Begin
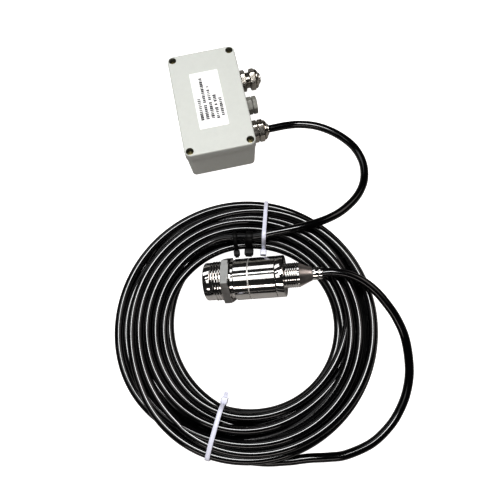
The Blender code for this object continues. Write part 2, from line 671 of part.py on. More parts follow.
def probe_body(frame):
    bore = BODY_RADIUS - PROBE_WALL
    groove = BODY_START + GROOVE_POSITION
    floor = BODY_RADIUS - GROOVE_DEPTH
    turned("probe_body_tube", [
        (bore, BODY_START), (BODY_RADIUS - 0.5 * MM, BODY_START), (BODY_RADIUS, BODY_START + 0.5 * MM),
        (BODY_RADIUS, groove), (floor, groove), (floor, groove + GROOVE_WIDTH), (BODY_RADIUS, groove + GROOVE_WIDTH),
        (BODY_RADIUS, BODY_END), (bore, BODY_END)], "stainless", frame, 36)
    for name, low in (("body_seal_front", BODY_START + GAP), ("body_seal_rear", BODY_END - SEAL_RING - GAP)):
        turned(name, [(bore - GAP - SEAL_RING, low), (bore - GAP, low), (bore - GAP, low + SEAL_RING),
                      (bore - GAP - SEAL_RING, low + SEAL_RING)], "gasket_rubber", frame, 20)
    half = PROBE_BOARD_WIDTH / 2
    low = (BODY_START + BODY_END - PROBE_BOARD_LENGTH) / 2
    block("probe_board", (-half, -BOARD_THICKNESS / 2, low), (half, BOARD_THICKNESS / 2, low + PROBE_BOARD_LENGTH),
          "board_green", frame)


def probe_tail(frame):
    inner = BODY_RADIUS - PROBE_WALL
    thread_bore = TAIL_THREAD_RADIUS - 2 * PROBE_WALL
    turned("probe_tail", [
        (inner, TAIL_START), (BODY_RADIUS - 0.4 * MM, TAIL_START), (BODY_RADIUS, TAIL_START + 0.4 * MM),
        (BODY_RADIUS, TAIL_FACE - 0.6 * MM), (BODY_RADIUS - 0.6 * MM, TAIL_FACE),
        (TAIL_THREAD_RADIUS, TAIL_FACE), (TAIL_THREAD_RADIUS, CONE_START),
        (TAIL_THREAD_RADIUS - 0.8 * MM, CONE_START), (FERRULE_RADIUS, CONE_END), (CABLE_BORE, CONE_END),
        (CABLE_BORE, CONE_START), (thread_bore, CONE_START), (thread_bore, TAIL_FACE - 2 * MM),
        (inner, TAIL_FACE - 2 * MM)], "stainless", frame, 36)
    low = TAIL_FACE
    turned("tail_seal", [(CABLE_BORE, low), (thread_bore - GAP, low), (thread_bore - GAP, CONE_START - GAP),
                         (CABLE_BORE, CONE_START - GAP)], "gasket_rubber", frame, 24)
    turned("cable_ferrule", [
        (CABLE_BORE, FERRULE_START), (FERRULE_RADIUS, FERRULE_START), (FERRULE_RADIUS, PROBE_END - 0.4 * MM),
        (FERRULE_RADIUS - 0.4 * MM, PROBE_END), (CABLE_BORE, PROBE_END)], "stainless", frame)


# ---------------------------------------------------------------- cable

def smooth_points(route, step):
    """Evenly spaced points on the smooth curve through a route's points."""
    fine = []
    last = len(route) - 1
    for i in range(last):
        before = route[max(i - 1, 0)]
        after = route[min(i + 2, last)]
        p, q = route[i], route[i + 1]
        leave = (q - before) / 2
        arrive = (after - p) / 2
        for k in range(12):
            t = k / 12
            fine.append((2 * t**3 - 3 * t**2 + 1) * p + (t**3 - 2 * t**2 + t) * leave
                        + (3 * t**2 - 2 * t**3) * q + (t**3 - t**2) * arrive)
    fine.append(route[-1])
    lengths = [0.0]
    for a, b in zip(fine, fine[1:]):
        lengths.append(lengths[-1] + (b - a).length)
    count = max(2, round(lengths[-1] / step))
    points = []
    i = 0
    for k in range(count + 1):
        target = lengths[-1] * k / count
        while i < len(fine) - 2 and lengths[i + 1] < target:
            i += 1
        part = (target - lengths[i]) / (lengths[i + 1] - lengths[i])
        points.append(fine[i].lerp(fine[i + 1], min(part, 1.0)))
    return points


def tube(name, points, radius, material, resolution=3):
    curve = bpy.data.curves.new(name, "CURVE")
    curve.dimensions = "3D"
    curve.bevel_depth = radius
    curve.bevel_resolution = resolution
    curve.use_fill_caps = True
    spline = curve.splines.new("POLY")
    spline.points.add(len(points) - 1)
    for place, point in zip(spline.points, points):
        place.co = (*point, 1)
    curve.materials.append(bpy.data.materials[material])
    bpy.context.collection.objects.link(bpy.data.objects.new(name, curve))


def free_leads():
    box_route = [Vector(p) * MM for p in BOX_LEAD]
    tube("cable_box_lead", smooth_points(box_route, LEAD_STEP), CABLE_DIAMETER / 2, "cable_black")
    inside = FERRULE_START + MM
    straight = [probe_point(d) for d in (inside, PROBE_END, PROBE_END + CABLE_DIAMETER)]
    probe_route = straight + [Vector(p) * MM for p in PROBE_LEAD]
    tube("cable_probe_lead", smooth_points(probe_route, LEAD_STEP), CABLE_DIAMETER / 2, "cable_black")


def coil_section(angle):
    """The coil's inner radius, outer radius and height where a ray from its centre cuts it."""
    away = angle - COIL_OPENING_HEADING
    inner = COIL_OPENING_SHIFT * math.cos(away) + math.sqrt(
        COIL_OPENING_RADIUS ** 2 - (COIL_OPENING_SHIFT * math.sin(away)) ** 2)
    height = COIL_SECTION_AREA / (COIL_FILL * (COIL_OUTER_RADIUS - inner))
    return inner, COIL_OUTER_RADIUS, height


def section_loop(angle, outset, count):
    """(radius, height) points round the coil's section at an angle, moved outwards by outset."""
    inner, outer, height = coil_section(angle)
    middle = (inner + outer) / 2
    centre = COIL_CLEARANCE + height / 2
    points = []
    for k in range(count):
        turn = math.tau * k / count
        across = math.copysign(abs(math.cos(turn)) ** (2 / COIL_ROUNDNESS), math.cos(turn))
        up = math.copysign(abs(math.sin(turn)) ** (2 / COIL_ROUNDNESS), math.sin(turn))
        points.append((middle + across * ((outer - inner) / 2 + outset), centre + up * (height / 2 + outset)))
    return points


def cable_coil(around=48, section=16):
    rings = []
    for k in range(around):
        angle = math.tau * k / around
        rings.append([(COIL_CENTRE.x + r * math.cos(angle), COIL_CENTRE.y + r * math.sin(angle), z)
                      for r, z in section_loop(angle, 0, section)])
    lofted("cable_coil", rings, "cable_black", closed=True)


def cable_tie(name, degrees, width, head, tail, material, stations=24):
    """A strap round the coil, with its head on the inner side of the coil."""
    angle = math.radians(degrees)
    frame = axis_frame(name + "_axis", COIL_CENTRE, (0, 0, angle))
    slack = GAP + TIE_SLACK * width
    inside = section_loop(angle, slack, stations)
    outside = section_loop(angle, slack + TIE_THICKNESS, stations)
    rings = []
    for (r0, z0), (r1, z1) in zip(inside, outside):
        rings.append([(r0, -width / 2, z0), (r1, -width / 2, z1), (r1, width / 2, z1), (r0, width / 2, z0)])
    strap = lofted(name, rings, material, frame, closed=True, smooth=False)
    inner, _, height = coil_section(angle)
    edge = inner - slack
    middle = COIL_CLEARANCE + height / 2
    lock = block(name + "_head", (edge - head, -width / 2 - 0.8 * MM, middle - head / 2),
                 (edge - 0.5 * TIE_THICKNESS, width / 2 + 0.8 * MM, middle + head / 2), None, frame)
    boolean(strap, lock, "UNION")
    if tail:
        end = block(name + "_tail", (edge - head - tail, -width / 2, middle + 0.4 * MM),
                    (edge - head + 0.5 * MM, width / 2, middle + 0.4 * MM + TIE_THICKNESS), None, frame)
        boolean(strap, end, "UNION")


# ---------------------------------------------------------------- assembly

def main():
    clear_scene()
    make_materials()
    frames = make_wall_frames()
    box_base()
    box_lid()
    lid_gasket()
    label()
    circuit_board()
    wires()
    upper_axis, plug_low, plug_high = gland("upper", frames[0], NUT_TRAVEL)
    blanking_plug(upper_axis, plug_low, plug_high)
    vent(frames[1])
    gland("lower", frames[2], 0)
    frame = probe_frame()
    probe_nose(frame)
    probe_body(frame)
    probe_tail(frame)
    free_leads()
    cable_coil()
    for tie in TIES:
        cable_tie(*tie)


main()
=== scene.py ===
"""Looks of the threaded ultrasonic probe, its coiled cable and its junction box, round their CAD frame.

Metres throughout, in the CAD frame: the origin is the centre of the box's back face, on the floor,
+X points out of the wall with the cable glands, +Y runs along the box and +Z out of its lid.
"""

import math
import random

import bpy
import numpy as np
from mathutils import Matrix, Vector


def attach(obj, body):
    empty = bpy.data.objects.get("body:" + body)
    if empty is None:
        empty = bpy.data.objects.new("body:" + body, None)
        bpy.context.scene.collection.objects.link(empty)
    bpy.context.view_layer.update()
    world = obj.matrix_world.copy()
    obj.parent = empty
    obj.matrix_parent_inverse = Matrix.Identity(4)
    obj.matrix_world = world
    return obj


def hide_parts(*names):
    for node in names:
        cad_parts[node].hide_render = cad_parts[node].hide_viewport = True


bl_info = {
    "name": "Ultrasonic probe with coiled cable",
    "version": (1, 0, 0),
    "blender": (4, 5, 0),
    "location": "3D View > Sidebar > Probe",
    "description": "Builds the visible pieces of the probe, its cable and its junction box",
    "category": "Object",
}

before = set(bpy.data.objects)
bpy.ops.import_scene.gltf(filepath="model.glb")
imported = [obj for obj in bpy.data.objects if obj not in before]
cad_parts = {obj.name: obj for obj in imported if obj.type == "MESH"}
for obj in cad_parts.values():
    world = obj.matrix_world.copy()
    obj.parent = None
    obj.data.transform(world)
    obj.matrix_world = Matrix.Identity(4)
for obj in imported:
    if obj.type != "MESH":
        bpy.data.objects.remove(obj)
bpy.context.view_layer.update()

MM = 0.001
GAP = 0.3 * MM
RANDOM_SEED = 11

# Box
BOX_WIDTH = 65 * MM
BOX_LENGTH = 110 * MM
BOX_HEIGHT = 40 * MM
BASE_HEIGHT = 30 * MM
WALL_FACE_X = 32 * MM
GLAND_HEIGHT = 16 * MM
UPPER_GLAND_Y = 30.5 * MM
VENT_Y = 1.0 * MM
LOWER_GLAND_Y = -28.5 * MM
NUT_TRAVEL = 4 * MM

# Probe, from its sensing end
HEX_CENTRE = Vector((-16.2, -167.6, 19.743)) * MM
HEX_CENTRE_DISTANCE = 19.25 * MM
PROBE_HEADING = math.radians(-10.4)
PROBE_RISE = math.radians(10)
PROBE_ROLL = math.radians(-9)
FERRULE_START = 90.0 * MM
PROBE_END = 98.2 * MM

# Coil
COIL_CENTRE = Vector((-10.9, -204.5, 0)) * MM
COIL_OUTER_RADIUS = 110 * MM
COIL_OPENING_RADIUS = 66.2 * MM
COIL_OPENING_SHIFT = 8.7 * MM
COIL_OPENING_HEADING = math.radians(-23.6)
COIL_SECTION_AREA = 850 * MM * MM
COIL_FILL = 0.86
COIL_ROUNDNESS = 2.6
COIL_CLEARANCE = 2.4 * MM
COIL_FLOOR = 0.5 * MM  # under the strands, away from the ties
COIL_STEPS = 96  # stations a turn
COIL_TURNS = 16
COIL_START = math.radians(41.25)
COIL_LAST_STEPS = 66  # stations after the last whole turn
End
* [PROBLEM TO WORK ON] In the listing above, locate the line with "frames = make_wall_frames()" and the line with "obj.matrix_world = world", then extract exactly those lines and every line between them, and nothing more.

* [RESPONSE TO THIS EXERCISE]
    frames = make_wall_frames()
    box_base()
    box_lid()
    lid_gasket()
    label()
    circuit_board()
    wires()
    upper_axis, plug_low, plug_high = gland("upper", frames[0], NUT_TRAVEL)
    blanking_plug(upper_axis, plug_low, plug_high)
    vent(frames[1])
    gland("lower", frames[2], 0)
    frame = probe_frame()
    probe_nose(frame)
    probe_body(frame)
    probe_tail(frame)
    free_leads()
    cable_coil()
    for tie in TIES:
        cable_tie(*tie)


main()
=== scene.py ===
"""Looks of the threaded ultrasonic probe, its coiled cable and its junction box, round their CAD frame.

Metres throughout, in the CAD frame: the origin is the centre of the box's back face, on the floor,
+X points out of the wall with the cable glands, +Y runs along the box and +Z out of its lid.
"""

import math
import random

import bpy
import numpy as np
from mathutils import Matrix, Vector


def attach(obj, body):
    empty = bpy.data.objects.get("body:" + body)
    if empty is None:
        empty = bpy.data.objects.new("body:" + body, None)
        bpy.context.scene.collection.objects.link(empty)
    bpy.context.view_layer.update()
    world = obj.matrix_world.copy()
    obj.parent = empty
    obj.matrix_parent_inverse = Matrix.Identity(4)
    obj.matrix_world = world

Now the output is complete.